WHAT YOU SHOULD DO :: Repeat exactly the lines from the one containing "# Side wheel" through the one containing "bpy.context.scene.collection.objects.link(empty)", both lines included, please, without any other lines.

DATA SECTION ::
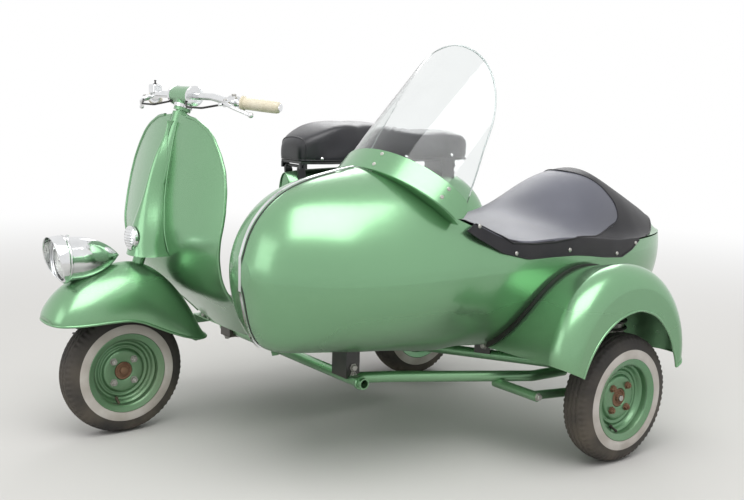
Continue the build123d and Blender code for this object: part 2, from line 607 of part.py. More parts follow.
# Clamps under the scooter floor and saddles under the tub
front_clamp = Pos(740, -60, 249) * Box(56, 60, 37) - cylinder((740, -130, TUBE_Z), (740, 130, TUBE_Z), 16.3)
save("clamp_front", front_clamp)
rear_clamp = Pos(560, 64, 249) * Rot(0, 0, 30.8) * Box(60, 56, 37)
rear_clamp = rear_clamp - cylinder((600, -3, TUBE_Z), (503, 160, TUBE_Z), 16.3)
save("clamp_rear", rear_clamp)
saddle = Pos(740, 585, 300) * Box(46, 70, 90) - cylinder((740, 500, TUBE_Z), (740, 700, TUBE_Z), 16.3)
saddle = saddle - tub_form(SEAT_GAP) - rail_space
save("saddle_front", saddle)
saddle = Pos(230, 617, 290) * Rot(0, 0, 30.8) * Box(46, 50, 66)
saddle = saddle - cylinder((600, -3, TUBE_Z), (136, 775, TUBE_Z), 16.3) - tub_form(0.5)
save("saddle_rear", saddle)

# Side wheel arm with pivot barrel and axle, and its spring leg
ARM_Y = 925
pivot = cylinder((330, 772, 215), (330, ARM_Y + 18, 215), 14) - rail_space
arm = rod([(330, ARM_Y, 215), (70, ARM_Y, WHEEL_R), (-96, ARM_Y, 202)], 13, 60)
side_axle = cylinder((SIDE_WHEEL[0], ARM_Y, WHEEL_R), (SIDE_WHEEL[0], SIDE_WHEEL[1] + 16, WHEEL_R), AXLE_R)
save("side_arm", pivot + arm + side_axle)
LEG_IN = ARM_Y - 35.3
side_damper = cylinder((-58, LEG_IN, 196), (-66, LEG_IN, 432), 22)
side_damper = side_damper + cylinder((-65, LEG_IN - 5, 414), (-65, 800, 414), 9) - tub_form(SEAT_GAP)
save("side_damper", side_damper)
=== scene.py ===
import math

import bmesh
import bpy
import numpy as np
from mathutils import Matrix, Vector
from mathutils.bvhtree import BVHTree


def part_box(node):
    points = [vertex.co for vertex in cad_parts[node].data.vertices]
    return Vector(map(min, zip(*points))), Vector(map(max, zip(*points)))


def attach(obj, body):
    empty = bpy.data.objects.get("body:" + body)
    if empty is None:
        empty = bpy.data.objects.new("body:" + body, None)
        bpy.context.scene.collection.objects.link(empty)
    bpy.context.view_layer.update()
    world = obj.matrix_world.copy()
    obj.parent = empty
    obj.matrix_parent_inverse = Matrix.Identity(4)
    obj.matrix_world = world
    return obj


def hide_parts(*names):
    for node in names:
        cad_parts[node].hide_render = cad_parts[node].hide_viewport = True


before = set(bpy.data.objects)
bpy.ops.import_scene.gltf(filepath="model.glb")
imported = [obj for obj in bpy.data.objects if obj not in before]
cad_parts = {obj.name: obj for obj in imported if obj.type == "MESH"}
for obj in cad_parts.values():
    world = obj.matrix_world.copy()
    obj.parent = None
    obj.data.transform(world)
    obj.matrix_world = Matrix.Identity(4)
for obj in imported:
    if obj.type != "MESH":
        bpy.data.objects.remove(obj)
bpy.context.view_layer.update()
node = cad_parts

# Studio: a pale sweep of floor, a large soft sky and soft boxes. The camera stands front
# left of the vehicle at chest height and looks slightly down.
SHIFT = Vector((-0.4465, -0.345, 0.0))


def at(x, y, z):
    """Point of the row frame, in metres, from vehicle millimetres."""
    return Vector((x / 1000, y / 1000, z / 1000)) + SHIFT


def look_matrix(yaw, pitch, roll):
    """Camera axes from its heading, downward tilt and roll, in degrees."""
    yaw, pitch, roll = (math.radians(a) for a in (yaw, pitch, roll))
    forward = Vector((math.cos(yaw) * math.cos(pitch), math.sin(yaw) * math.cos(pitch), -math.sin(pitch)))
    right = forward.cross(Vector((0, 0, 1))).normalized()
    up = right.cross(forward)
    side = right * math.cos(roll) + up * math.sin(roll)
    top = up * math.cos(roll) - right * math.sin(roll)
    return Matrix((side, top, -forward)).transposed().to_4x4()


FOCAL_PX = 1000
IMAGE_PX = 744
scene = bpy.context.scene
scene.view_settings.view_transform = "Standard"
lens = bpy.data.cameras.new("photo_lens")
lens.lens = FOCAL_PX / IMAGE_PX * lens.sensor_width
camera = bpy.data.objects.new("photo_camera", lens)
camera.matrix_world = Matrix.Translation(at(2363, 2800, 1073)) @ look_matrix(232.4, 9.45, 1.6)
scene.collection.objects.link(camera)
scene.camera = camera


def wire(tree, start, end):
    """Links one socket to another, each given as (shader node, socket name or number)."""
    tree.links.new(start[0].outputs[start[1]], end[0].inputs[end[1]])


def add_node(tree, kind, **values):
    """New shader node with its input sockets set by name; spaces are written as underscores."""
    made = tree.nodes.new("ShaderNode" + kind)
    for key, value in values.items():
        made.inputs[key.replace("_", " ")].default_value = value
    return made


def calc(tree, operation, kind="Math"):
    """New maths node set to one operation."""
    made = tree.nodes.new("ShaderNode" + kind)
    made.operation = operation
    return made


def colour_stops(made, stops):
    """Sets a colour ramp from (position, colour) rows."""
    ramp = made.color_ramp
    while len(ramp.elements) < len(stops):
        ramp.elements.new(0.5)
    for element, (place, colour) in zip(ramp.elements, stops):
        element.position = place
        element.color = (*colour, 1)
    return made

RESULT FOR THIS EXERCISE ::
# Side wheel arm with pivot barrel and axle, and its spring leg
ARM_Y = 925
pivot = cylinder((330, 772, 215), (330, ARM_Y + 18, 215), 14) - rail_space
arm = rod([(330, ARM_Y, 215), (70, ARM_Y, WHEEL_R), (-96, ARM_Y, 202)], 13, 60)
side_axle = cylinder((SIDE_WHEEL[0], ARM_Y, WHEEL_R), (SIDE_WHEEL[0], SIDE_WHEEL[1] + 16, WHEEL_R), AXLE_R)
save("side_arm", pivot + arm + side_axle)
LEG_IN = ARM_Y - 35.3
side_damper = cylinder((-58, LEG_IN, 196), (-66, LEG_IN, 432), 22)
side_damper = side_damper + cylinder((-65, LEG_IN - 5, 414), (-65, 800, 414), 9) - tub_form(SEAT_GAP)
save("side_damper", side_damper)
=== scene.py ===
import math

import bmesh
import bpy
import numpy as np
from mathutils import Matrix, Vector
from mathutils.bvhtree import BVHTree


def part_box(node):
    points = [vertex.co for vertex in cad_parts[node].data.vertices]
    return Vector(map(min, zip(*points))), Vector(map(max, zip(*points)))


def attach(obj, body):
    empty = bpy.data.objects.get("body:" + body)
    if empty is None:
        empty = bpy.data.objects.new("body:" + body, None)
        bpy.context.scene.collection.objects.link(empty)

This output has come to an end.